"Long, Tall Texan"
Wilson Gray
wilson.gray at RCN.COM
Wed Dec 1 22:46:08 UTC 2004
On Dec 1, 2004, at 1:33 PM, Mark A. Mandel wrote:
> ---------------------- Information from the mail header
> -----------------------
> Sender: American Dialect Society <ADS-L at LISTSERV.UGA.EDU>
> Poster: "Mark A. Mandel" <mamandel at LDC.UPENN.EDU>
> Subject: Re: "Long, Tall Texan"
> -----------------------------------------------------------------------
> --------
>
> Wilson writes:
>>>>>>
> Well, people look at me and say
> "Hurrah, hurrah, is you the law?"
>
> [...]
>
> This must have been transcribed by a Northerner, because nobody from
> down home would misspell [^ r^] as "hurrah." I've never seen this
> string in any kind of writing or in any kind of print, so I don't know
> how one *would* spell it. "Uh ruh," perhaps?

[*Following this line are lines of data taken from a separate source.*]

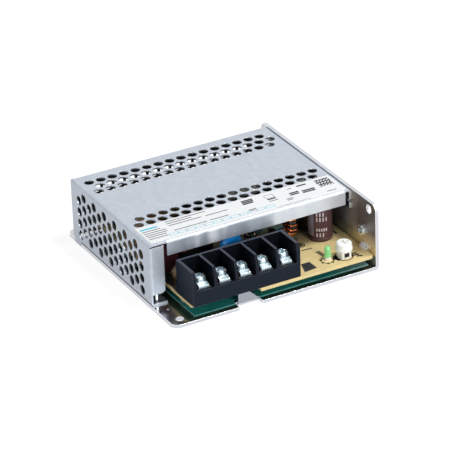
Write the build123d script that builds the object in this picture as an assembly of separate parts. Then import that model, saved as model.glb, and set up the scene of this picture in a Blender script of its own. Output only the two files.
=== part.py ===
from build123d import *
import math
import os

os.makedirs("parts", exist_ok=True)

# Enclosed switching power supply, in millimetres.
# X runs across the unit, Y from the terminals (minus) to the rear, Z up.
# The origin is at the bottom centre of the chassis plate.

# Overall size of the unit
length = 99.0
width = 97.0
height = 30.0

# Folded chassis: bottom plate and right wall
chassis_sheet = 1.6
chassis_bend_in = 0.4
wall_setback = 2.3
wall_corner = 3.0
plate_corner = 3.5
plate_hole = 3.6
plate_hole_side = 4.9
plate_hole_end = 4.6
tooling_hole = 1.2
tooling_hole_side = 4.5
tooling_hole_end = 14.1
wall_hole = 4.1
wall_hole_end = 5.3
wall_hole_drop = 3.5

# Tongue bent up from the front edge of the plate
tongue_x = -12.7
tongue_width = 9.2
tongue_setback = 2.5
tongue_slant = 4.4
tongue_relief = 0.9
tongue_below_board = 0.3

# Hold-down lances pressed inwards from the wall
lance_length = 5.4
lance_height = 2.4
lance_depth = 2.0
lance_skin = 0.7
lance_front_end = 7.6
lance_rear_end = 33.2

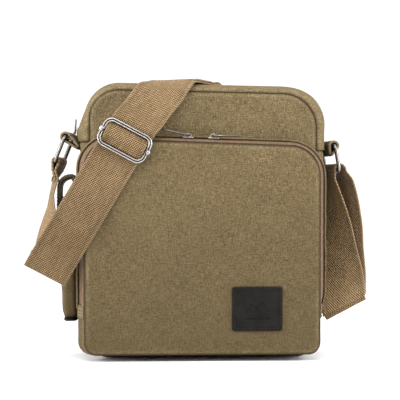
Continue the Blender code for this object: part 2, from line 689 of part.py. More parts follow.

But "hurrah" can't
> possibly be right.
> <<<<<
>
> Well, what does it mean? How is it used? I don't know of any other
> interjection (or other stuff) that sounds anything like [^r^] and
> would make
> any sense there.
>
> -- Mark
> [This text prepared with Dragon NaturallySpeaking.]
>
I don't know what I can tell you, Mark. Clearly, the use of [^ r^] is
far less widespread than I had assumed. In the past, I've had the same
problem with, e.g. "fuck over [someone]," which stunned my white
barracks-mates back in 1960. I just assumed that everybody knew it
because everybody that I had known up to the point at which I "went
public" with it knew it.
As I've noted in reply to a question raised earlier, I've never lived
anyplace where this sound is not used as a pause-filler by black people
- well, it's used by black people of my generation and older, at least
- especially in story-telling, preceding a "semi-quotation": the er-rah
tells a listener that the speaker - the LT Texan - is claiming only
that something *like* what he is saying was spoken by the absent third
party; and as a polite way of getting someone's attention, as is also
the case in the song, wherein local yokels want to question the LT
Texan about his social status. However, when I heard the original, 1963
version of the song, obviously - or maybe only seemingly - sung by
white people, I leaped/leapt to the apparently-unwarranted conclusion
that the use of er-rah was common to all people of Southern heritage.